◆ **What to produce**: Would you return all of this data exactly, leaving nothing out?

----------

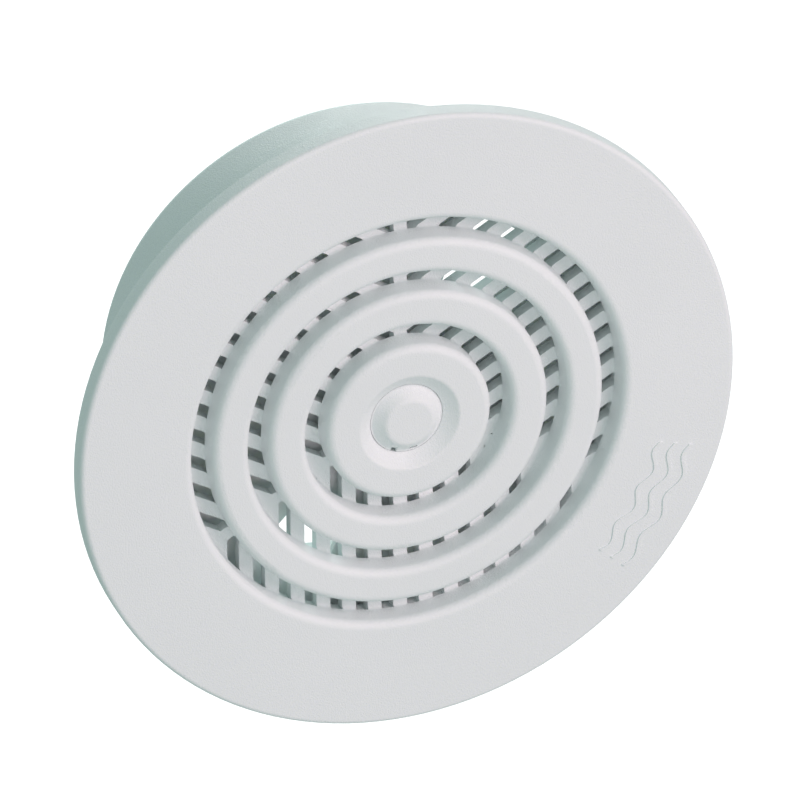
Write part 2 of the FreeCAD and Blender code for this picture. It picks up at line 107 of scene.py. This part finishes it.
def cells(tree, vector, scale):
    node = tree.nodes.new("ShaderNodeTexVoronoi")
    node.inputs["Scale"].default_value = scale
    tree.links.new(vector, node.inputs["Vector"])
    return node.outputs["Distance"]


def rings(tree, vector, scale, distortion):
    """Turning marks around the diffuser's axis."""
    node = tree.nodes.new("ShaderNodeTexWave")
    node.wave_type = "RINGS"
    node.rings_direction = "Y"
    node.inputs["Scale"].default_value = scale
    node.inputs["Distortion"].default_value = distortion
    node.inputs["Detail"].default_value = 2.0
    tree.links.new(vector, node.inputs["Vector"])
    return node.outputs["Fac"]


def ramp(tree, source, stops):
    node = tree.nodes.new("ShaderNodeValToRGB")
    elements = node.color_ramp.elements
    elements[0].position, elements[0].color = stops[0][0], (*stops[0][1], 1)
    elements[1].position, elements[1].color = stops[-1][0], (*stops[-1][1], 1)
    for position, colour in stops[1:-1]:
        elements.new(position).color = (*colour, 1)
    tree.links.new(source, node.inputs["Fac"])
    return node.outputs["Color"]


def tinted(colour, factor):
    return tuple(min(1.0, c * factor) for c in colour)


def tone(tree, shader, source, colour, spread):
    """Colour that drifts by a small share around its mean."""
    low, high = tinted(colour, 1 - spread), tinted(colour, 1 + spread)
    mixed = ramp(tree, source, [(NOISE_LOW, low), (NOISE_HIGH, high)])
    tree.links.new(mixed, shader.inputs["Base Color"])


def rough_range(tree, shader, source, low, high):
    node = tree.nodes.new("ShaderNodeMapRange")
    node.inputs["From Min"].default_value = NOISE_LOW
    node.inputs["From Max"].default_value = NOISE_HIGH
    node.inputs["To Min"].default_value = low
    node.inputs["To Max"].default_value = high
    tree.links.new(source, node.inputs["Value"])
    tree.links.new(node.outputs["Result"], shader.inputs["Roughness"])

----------

◆ **Answer below**:
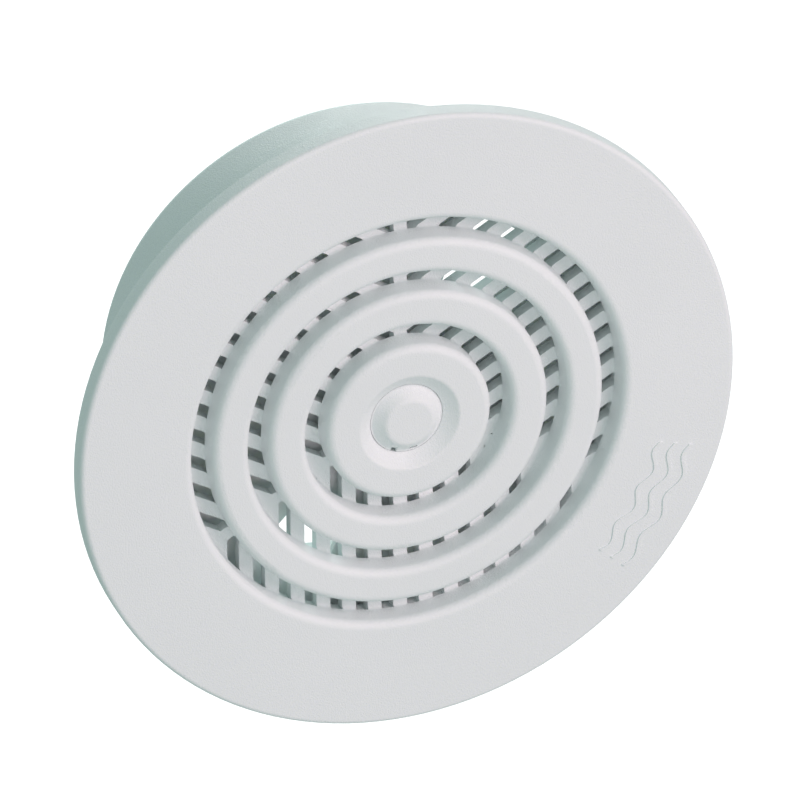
Write part 2 of the FreeCAD and Blender code for this picture. It picks up at line 107 of scene.py. This part finishes it.
def cells(tree, vector, scale):
    node = tree.nodes.new("ShaderNodeTexVoronoi")
    node.inputs["Scale"].default_value = scale
    tree.links.new(vector, node.inputs["Vector"])
    return node.outputs["Distance"]


def rings(tree, vector, scale, distortion):
    """Turning marks around the diffuser's axis."""
    node = tree.nodes.new("ShaderNodeTexWave")
    node.wave_type = "RINGS"
    node.rings_direction = "Y"
    node.inputs["Scale"].default_value = scale
    node.inputs["Distortion"].default_value = distortion
    node.inputs["Detail"].default_value = 2.0
    tree.links.new(vector, node.inputs["Vector"])
    return node.outputs["Fac"]


def ramp(tree, source, stops):
    node = tree.nodes.new("ShaderNodeValToRGB")
    elements = node.color_ramp.elements
    elements[0].position, elements[0].color = stops[0][0], (*stops[0][1], 1)
    elements[1].position, elements[1].color = stops[-1][0], (*stops[-1][1], 1)
    for position, colour in stops[1:-1]:
        elements.new(position).color = (*colour, 1)
    tree.links.new(source, node.inputs["Fac"])
    return node.outputs["Color"]


def tinted(colour, factor):
    return tuple(min(1.0, c * factor) for c in colour)


def tone(tree, shader, source, colour, spread):
    """Colour that drifts by a small share around its mean."""
    low, high = tinted(colour, 1 - spread), tinted(colour, 1 + spread)
    mixed = ramp(tree, source, [(NOISE_LOW, low), (NOISE_HIGH, high)])
    tree.links.new(mixed, shader.inputs["Base Color"])


def rough_range(tree, shader, source, low, high):
    node = tree.nodes.new("ShaderNodeMapRange")
    node.inputs["From Min"].default_value = NOISE_LOW
    node.inputs["From Max"].default_value = NOISE_HIGH
    node.inputs["To Min"].default_value = low
    node.inputs["To Max"].default_value = high
    tree.links.new(source, node.inputs["Value"])
    tree.links.new(node.outputs["Result"], shader.inputs["Roughness"])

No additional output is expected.